> **Challenge**
Quote exactly and only this range of lines in the data below: the line that holds "trim_ring();" to the line that holds "obj.parent = None", both included.

____

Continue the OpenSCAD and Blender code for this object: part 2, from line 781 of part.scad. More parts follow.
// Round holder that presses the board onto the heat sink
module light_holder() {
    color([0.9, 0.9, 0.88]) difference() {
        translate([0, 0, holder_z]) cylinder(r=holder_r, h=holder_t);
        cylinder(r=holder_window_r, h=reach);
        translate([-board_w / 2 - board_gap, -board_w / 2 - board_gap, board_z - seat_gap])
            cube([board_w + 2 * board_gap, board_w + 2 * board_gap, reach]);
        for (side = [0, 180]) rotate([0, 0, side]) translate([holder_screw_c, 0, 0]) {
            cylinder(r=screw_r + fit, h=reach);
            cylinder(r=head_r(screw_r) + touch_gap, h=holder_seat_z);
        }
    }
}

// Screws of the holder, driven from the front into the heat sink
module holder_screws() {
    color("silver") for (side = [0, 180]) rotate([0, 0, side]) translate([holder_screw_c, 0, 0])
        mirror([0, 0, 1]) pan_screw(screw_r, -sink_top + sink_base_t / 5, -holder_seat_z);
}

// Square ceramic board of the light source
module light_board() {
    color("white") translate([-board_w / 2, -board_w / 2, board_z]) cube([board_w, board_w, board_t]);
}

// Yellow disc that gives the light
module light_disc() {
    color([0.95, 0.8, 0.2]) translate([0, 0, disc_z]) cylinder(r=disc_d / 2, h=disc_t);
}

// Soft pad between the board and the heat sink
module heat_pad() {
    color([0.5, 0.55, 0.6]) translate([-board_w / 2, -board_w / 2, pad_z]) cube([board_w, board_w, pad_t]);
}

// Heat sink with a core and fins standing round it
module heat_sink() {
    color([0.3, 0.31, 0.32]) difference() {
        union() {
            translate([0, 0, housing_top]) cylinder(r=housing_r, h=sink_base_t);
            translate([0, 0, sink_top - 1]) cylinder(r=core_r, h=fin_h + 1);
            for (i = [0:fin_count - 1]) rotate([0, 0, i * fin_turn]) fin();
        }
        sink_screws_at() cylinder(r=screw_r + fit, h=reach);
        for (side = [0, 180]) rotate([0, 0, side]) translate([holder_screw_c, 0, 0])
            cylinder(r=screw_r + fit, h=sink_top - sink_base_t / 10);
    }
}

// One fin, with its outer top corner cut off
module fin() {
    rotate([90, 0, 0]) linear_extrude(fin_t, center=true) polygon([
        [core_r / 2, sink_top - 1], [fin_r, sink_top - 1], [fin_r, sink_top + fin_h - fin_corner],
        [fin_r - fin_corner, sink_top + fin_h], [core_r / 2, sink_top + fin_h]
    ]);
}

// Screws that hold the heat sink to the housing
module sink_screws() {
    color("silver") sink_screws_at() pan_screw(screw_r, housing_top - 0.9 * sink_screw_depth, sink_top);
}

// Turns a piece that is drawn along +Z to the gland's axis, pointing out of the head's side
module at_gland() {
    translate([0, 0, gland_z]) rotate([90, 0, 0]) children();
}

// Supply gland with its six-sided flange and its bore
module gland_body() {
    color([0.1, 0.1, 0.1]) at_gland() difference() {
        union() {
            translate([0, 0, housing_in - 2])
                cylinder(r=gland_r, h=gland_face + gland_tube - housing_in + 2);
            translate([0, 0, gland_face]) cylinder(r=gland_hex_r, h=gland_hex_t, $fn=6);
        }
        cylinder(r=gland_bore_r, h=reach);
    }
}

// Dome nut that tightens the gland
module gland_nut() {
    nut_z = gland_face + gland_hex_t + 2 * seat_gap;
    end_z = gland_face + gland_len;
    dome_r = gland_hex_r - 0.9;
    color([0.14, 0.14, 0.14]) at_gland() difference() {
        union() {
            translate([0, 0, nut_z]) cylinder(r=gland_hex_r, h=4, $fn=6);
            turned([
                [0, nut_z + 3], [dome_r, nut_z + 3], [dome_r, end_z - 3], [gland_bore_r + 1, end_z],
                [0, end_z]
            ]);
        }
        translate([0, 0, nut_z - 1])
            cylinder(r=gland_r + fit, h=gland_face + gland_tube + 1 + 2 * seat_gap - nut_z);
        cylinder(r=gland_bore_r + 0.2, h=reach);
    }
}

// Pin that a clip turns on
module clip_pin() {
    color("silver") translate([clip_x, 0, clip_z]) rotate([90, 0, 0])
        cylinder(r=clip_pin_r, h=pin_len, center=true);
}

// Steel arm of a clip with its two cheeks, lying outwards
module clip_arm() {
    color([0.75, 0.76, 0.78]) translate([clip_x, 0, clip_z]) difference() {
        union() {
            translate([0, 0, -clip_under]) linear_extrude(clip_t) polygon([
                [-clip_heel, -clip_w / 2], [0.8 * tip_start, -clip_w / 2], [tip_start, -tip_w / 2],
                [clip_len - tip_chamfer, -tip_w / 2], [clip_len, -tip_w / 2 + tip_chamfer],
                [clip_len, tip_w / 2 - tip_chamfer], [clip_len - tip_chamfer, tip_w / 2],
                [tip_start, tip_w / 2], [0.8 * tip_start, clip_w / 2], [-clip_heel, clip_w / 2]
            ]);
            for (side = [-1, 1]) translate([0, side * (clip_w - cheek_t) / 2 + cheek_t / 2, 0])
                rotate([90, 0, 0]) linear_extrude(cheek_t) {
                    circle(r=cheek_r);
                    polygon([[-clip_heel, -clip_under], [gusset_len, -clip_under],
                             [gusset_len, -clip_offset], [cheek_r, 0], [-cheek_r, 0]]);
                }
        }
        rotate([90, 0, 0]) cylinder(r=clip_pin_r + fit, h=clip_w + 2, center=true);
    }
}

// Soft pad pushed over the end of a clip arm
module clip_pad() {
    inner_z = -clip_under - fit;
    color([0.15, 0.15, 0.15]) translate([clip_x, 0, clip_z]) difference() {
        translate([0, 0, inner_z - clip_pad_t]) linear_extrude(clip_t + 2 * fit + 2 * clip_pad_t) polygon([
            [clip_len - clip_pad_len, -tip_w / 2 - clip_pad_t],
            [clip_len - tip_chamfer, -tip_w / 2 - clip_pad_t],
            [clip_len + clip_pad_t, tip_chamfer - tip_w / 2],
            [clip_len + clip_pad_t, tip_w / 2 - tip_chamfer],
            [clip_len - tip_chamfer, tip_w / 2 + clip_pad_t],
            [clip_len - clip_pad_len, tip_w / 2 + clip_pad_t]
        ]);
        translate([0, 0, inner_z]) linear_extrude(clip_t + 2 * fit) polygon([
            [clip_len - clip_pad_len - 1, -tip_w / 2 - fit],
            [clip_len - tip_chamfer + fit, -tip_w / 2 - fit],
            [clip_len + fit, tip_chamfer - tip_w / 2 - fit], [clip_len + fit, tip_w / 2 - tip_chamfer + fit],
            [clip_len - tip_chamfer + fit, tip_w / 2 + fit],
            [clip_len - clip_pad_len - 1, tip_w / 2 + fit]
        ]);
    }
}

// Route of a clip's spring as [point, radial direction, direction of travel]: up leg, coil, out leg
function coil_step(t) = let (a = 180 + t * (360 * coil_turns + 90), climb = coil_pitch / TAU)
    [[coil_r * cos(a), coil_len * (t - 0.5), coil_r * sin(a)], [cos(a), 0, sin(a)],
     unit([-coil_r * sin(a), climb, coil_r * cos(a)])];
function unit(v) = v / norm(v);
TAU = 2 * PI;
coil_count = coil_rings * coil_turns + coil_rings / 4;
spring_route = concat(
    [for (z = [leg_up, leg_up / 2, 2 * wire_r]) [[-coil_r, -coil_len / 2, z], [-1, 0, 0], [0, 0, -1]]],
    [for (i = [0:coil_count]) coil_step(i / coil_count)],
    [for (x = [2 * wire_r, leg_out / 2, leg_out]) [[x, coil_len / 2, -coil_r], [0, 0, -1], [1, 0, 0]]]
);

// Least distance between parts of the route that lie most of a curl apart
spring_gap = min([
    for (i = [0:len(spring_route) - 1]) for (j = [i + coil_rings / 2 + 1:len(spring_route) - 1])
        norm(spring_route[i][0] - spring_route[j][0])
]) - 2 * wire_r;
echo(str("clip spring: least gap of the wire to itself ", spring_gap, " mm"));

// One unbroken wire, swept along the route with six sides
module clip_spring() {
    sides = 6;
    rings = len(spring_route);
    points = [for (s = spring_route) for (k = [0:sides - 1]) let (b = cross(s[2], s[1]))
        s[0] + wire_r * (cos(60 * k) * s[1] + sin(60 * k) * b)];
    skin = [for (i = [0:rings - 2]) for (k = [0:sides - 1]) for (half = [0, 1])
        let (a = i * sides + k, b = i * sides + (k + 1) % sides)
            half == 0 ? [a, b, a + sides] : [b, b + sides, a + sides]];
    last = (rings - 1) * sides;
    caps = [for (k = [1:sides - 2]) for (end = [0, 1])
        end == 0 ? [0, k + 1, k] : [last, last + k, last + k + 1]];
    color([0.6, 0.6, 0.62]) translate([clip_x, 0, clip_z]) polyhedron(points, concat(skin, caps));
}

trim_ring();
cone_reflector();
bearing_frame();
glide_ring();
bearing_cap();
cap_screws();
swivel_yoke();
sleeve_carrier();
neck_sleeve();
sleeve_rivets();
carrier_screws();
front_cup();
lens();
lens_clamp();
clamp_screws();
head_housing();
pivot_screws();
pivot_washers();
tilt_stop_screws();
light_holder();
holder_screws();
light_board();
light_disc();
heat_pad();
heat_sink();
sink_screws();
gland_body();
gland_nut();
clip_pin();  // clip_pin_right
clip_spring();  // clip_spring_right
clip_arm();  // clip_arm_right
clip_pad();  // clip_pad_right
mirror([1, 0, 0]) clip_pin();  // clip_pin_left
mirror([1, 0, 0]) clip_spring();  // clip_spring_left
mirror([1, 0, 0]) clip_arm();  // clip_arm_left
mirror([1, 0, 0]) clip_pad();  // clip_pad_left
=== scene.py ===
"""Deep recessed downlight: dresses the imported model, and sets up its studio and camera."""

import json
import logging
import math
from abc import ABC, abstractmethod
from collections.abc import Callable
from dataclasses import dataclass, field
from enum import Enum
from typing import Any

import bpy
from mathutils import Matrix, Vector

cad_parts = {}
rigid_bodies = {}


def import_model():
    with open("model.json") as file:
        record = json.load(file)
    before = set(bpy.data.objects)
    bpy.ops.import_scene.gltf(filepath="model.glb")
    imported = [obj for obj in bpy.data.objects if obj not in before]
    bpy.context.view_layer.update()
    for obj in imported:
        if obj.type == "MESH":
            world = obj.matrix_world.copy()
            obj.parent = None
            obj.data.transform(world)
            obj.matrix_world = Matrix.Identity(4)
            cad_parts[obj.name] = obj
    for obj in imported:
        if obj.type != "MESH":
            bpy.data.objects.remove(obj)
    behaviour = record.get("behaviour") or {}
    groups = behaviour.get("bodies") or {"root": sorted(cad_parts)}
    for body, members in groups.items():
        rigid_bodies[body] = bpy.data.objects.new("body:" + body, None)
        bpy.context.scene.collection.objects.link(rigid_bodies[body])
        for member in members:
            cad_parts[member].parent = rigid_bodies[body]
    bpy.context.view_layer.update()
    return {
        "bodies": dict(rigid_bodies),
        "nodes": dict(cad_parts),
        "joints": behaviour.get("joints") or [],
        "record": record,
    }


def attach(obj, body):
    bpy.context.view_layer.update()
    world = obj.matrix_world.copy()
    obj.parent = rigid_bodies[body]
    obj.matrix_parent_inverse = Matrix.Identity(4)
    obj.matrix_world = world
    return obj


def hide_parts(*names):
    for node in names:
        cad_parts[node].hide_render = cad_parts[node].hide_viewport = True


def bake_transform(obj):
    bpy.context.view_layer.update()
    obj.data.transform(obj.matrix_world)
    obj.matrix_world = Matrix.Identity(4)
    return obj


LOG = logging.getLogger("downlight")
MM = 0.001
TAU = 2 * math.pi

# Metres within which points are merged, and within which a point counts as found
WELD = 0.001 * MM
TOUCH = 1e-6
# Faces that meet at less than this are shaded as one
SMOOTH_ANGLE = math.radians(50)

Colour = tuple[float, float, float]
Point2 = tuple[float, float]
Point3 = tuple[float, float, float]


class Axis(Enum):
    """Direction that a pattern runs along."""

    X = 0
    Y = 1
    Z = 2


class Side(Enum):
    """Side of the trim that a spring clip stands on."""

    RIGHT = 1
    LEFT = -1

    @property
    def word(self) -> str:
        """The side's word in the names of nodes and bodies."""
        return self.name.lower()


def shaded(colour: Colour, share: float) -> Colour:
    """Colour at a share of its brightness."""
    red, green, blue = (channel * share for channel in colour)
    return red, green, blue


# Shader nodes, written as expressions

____

> **Written solution**
trim_ring();
cone_reflector();
bearing_frame();
glide_ring();
bearing_cap();
cap_screws();
swivel_yoke();
sleeve_carrier();
neck_sleeve();
sleeve_rivets();
carrier_screws();
front_cup();
lens();
lens_clamp();
clamp_screws();
head_housing();
pivot_screws();
pivot_washers();
tilt_stop_screws();
light_holder();
holder_screws();
light_board();
light_disc();
heat_pad();
heat_sink();
sink_screws();
gland_body();
gland_nut();
clip_pin();  // clip_pin_right
clip_spring();  // clip_spring_right
clip_arm();  // clip_arm_right
clip_pad();  // clip_pad_right
mirror([1, 0, 0]) clip_pin();  // clip_pin_left
mirror([1, 0, 0]) clip_spring();  // clip_spring_left
mirror([1, 0, 0]) clip_arm();  // clip_arm_left
mirror([1, 0, 0]) clip_pad();  // clip_pad_left
=== scene.py ===
"""Deep recessed downlight: dresses the imported model, and sets up its studio and camera."""

import json
import logging
import math
from abc import ABC, abstractmethod
from collections.abc import Callable
from dataclasses import dataclass, field
from enum import Enum
from typing import Any

import bpy
from mathutils import Matrix, Vector

cad_parts = {}
rigid_bodies = {}


def import_model():
    with open("model.json") as file:
        record = json.load(file)
    before = set(bpy.data.objects)
    bpy.ops.import_scene.gltf(filepath="model.glb")
    imported = [obj for obj in bpy.data.objects if obj not in before]
    bpy.context.view_layer.update()
    for obj in imported:
        if obj.type == "MESH":
            world = obj.matrix_world.copy()
            obj.parent = None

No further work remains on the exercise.